LETTERS: Contractual law options to weather Covid-19


Eldoret residents wearing face masks. PHOTO | JARED NYATAYA

The world has over the years witnessed a wide range of examples of powerful forces, natural and man-made, which often have an unavoidable long-lasting and dramatic effect on the commercial landscape. We have seen tsunamis, earthquakes, revolutions and civil wars make headlines, which are often followed by economic crises.

Today, let's consider some of the legal implications on commercial contracts such as force majeure and frustration arising from negative world crises. Force Majeure has its origins in Roman law under the name “vis major” or “vis divina” where unforeseeable and irresistible events relieved a party from responsibility for non-performance of contractual obligations. The doctrine was then adopted by civil law countries.

The Black’s Law Dictionary defines “force majeure” as “An event or effect that can be neither anticipated nor controlled. The term includes both acts of nature (e.g. floods and hurricanes)”.

A further definition is given of an “Act of God” as being “ An overwhelming, unpreventable event caused by forces of nature such as an earthquake, flood or tornado… the effect of which could not be prevented or avoided by the exercise of due care of foresight.”

Events that result from natural phenomena (for example, flooding, strong winds or ice storms) as well as acts due to human intervention such as third-party actions (for example, strikes, wars, acts of terrorism, embargoes or rebellions) are some of the occurrences that would qualify as force majeure. The list of these events is inexhaustible, so let us look at the characteristics of a force majeure event.

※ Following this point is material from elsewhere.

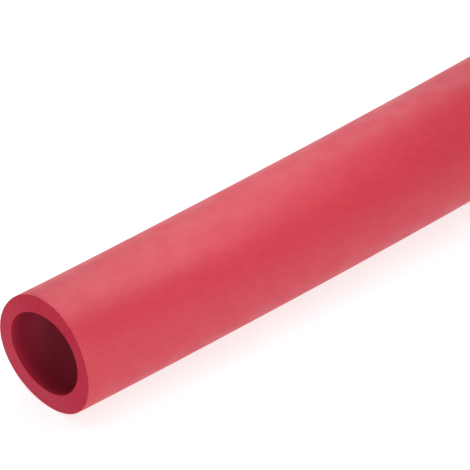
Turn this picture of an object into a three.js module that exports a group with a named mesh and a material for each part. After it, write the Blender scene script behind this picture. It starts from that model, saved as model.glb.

According to case law, to constitute force majeure, an event must be both unforeseeable and irresistible. Unforeseeability means that the party claiming “force majeure” did not foresee it neither could he/she be reasonably expected to foresee the same. It is also expected that such a party's efforts to tackle the event must be useless or futile.

Further, the impossibility of a reasonable party to have taken reasonable measures to avoid the occurrence of the event is an additional requirement. Irresistibility means that the harm-causing event must render absolutely impossible the performance of the debtor's obligations.

If performance becomes more onerous, perilous or difficult, the irresistibility element of the force majeure concept is not met.

The doctrine of frustration is said to be the common law equivalent of the civil law force majeure doctrine in the area of contracts.

Following leading English cases, common law courts have concluded that frustration takes place when a supervening event, which occurs without the fault of either contracting party, so significantly changes the nature of the parties' rights or obligations that it would be unjust to hold them to the contract's literal stipulations in the new circumstances.

The criteria used to satisfy the test of the doctrine of frustration include that: (i) the event in question must have occurred after the formation of the contract and cannot be self-induced; (ii) the contract must, as a result, be totally different from what the parties had intended.

This difference must take into account the distinction between complete fruitlessness and mere inconvenience; (iii) the disruption must be permanent, not temporary or transient. The change must totally affect the nature, meaning, purpose, effect and consequences of the contract so far as concerns either or both parties; and (iv) the act or event that brought about such significant change must not have been foreseeable.

Impossibility of performance is a key factor in determining whether a contract has been frustrated. Impossibility has been linked to cases of physical impossibility (for example, where the subject matter of the contract has been lost or destroyed), supervening illegality, death or sickness of a contracting party in a personal services contract, land transactions (for example, sales or leases of property) and even delays in contractual performance due to natural phenomena or acts of third parties for example, wars, government regulations, strikes.

There is a striking resemblance between the civil law doctrine of force majeure and the common law doctrine of frustration as has been covered above. A typical force majeure clause in a contract should spell out specific events that would meet the ‘force majeure’ characteristics discussed earlier.

Mueni Kalola, Commercial Law Advocate.